Example: Buyer concessions, which are the part of the negotiation when buyers ask for a credit or discount on the sale price, typically cost 1% of the sale price, or $2,301 in our scenario. That brings your net profit down to $82,229.

5. Subtract agent commissions or marketing costs

As mentioned earlier, commissions can total 6% of the sale price, depending on how you decide to sell your home. If you opt for a discount broker, you might owe slightly less (4% to 5%), depending on the scope of their services.

You can also save on agent commission by selling for sale by owner (FSBO), but you may still have to pay 3% to the buyer’s agent. The vast majority of buyers do work with an agent, and offering them a commission makes those agents more likely to show their clients your home.

If you sell FSBO, remember that all selling-related tasks fall to you, including marketing, photography, advertising and more. You might also opt to pay an agent a few hundred dollars to get your listing on the local MLS.

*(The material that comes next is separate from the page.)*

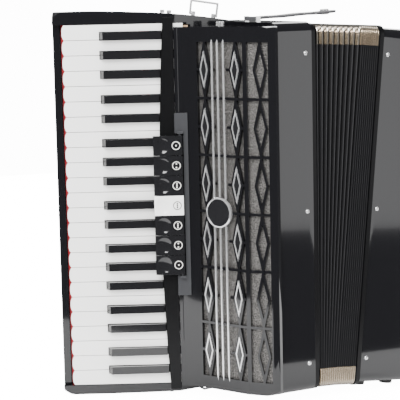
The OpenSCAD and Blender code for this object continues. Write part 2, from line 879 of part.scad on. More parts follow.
function button_z(row, col) = bass_mid + (col - (bass_cols - 1) / 2) * col_pitch
    + (row - 2.5) * row_lean * 0.9;

module bass_button_board() {
    color([0.08, 0.08, 0.09]) fanned() difference() {
        translate([out_x - panel_sink - panel_t, panel_y0 + seat,
                   bass_mid - panel_h / 2 + seat])
            cube([panel_t, panel_y1 - panel_y0 - 2 * seat, panel_h - 2 * seat]);
        for (row = [0 : 5], col = [0 : bass_cols - 1])
            translate([out_x - 12, first_row_y + row * row_pitch, button_z(row, col)])
                rotate([0, 90, 0]) cylinder(r = button_r + 0.1, h = 20);
    }
}

// a row of bass buttons on their stems
module bass_row(row) {
    face = out_x - panel_sink - panel_t;
    color(ivory) fanned() for (col = [0 : bass_cols - 1])
        translate([face, first_row_y + row * row_pitch, button_z(row, col)])
            rotate([0, 90, 0]) {
                translate([0, 0, -2]) cylinder(r = button_r, h = panel_t + 2 + button_rise);
                translate([0, 0, -stem_len]) cylinder(r = stem_r, h = stem_len);
            }
}

module bass_registers() {
    color(ivory) fanned() for (i = [0 : 2])
        translate([bass_tab_x + tab_step * i, bass_y0 - 3, bass_mid - 12 + play])
            cube([10, 12, 24 - 2 * play]);
}

// leather hand strap, an arch along the outer face
module bass_strap() {
    c = out_x + strap_rise - strap_arc;
    color([0.12, 0.12, 0.12]) fanned() {
        intersection() {
            translate([c, strap_y + strap_w / 2, bass_mid]) rotate([90, 0, 0]) difference() {
                cylinder(r = strap_arc + strap_t, h = strap_w, $fn = 96);
                translate([0, 0, -1]) cylinder(r = strap_arc, h = strap_w + 2, $fn = 96);
            }
            translate([out_x + 0.3, strap_y - strap_w / 2 - 1, bass_mid - strap_span])
                cube([80, strap_w + 2, 2 * strap_span]);
        }
        for (s = [-1, 1])
            translate([out_x + 0.3, strap_y - strap_w / 2,
                       bass_mid + s * (strap_span / 2 + 3) - 8])
                cube([5, strap_w, 16]);
    }
}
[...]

Example: If you go the full-service agent route, 6% of the median U.S. home sale price of $230,100 is $13,806, bringing your net profit down to $68,423.

6. Don’t forget transaction fees

No matter how you sell your home, all sellers pay fees to sell a home, whether they end up coming out of sale proceeds or out of pocket. Seller closing costs include things like transfer taxes (in some cities and states), prorated property taxes, prorated utilities, escrow fees and a title insurance policy for the buyer. Overall, these seller closing costs can add up to 2% to 4% of the sale price, depending on where you live and the financial details of your sale.

Example: Again using the median U.S. home sale price, 2% to 4% is $4,602 to $9,204, bringing your potential profit down to $59,219, assuming your transaction costs are on the higher end at 4%.

In conclusion, the total profit for the home in this example is $59,219.